Heavenly King of Later Liang
- Reign: 401–403
- Predecessor: Lü Zuan
- Died: 416

Full name
- Family name: Lǚ (呂); Given name: Lóng (隆);

Era name and dates
- Shéndǐng (神鼎): 401–403

Regnal name
- Heavenly King of Great Liang (大涼天王)
- House: Lü
- Dynasty: Later Liang
- Father: Lü Bao

= Lü Long =

Lü Long (呂隆; died 416), courtesy name Yongji (永基), was the last ruler of the Di-led Chinese Later Liang dynasty. He was the nephew of the founding emperor Lü Guang (Emperor Yiwu), and he took the throne after his brother Lü Chao (呂超) assassinated the emperor Lü Zuan (Emperor Ling) in 401 and offered the throne to him. During his reign, Later Liang was under constant attacks by Northern Liang and Southern Liang and reduced largely to its capital Guzang (姑臧, in modern Wuwei, Gansu). In 403, Lü Long decided to end the state by surrendering Guzang to Later Qin's emperor Yao Xing. He became a Later Qin official, but after aligning himself with Yao Xing's son Yao Bi (姚弼), who made unsuccessful attempts to seize the crown prince position from Yao Hong, was executed by Yao Hong after Yao Xing's death in 416.

==Early life==
Not much is known about Lü Long's early life, and his birthdate is not known, and virtually nothing is known about his father Lü Bao. He was described as handsome and skilled at horsemanship and archery. Late in the reign of his uncle Lü Guang (Emperor Yiwu) he served as a general, but he did not have the same prominence that his younger brother Lü Chao (呂超) had.

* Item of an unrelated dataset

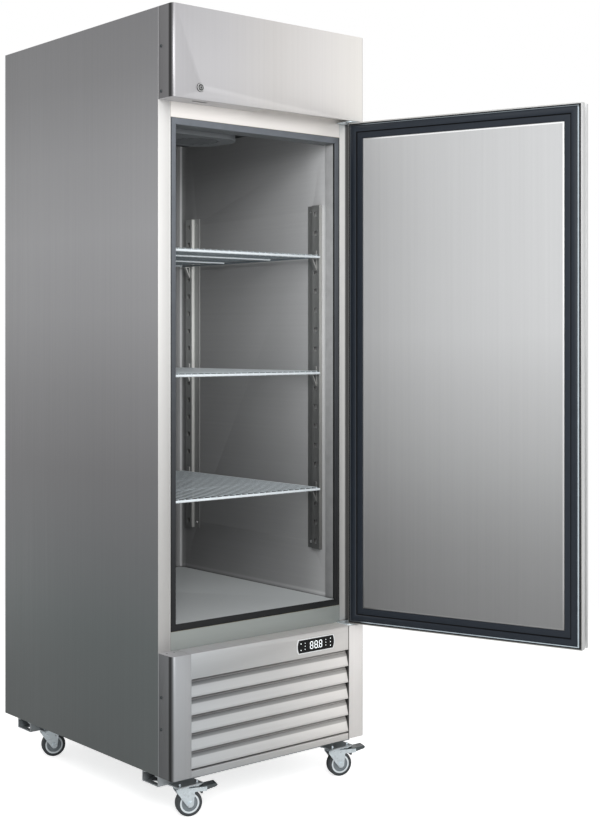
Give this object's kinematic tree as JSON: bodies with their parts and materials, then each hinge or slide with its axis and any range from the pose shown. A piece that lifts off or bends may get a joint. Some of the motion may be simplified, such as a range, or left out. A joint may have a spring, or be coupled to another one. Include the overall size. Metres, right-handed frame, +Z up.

In 401, Lü Chao assassinated Lü Guang's son Lü Zuan (Emperor Ling) and killed Lü Zuan's brother Lü Wei (呂緯) the Duke of Longxi, and then offered the throne to Lü Long. Initially, Lü Long was hesitant to accept, but Lü Chao compared this to riding a dragon up to heaven and not being able to get off, and Lü Long accepted, using the title "Heavenly King" (Tian Wang), roughly equivalent to emperor. He honored his mother Lady Wei as empress dowager, and created his wife Lady Yang as empress. He created Lü Chao the Duke of Anding and entrusted most governmental and military affairs to him.

==Reign==
Lü Long, however, instead of correcting Lü Zuan's rule (which was considered violent and arbitrary), continued the violence by slaughtering many strong clans within his state for the purpose of showing his authority, and the people were further alienated. After hearing this, in summer 401, the Later Qin emperor Yao Xing sent his uncle Yao Shuode (姚碩德) to launch a major attack on Later Liang. The Later Qin army quickly reached Guzang and put it under siege. Many of the non-natives in Guzang planned a rebellion to give the city to Later Qin, but were discovered, and Lü Long slaughtered them, but with Yao Shuode's pressure, Lü Chao suggested nominal submission to Later Qin, which Lü Long agreed with, sending his nephews and some 50 clans to the Later Qin capital Chang'an as hostages to guarantee his faithfulness. Per Yao Shuode's recommendation, Yao Xing created him the Duke of Jiankang, although Lü Long continued to internally use the title of Heavenly King. Yao Shuode then withdrew.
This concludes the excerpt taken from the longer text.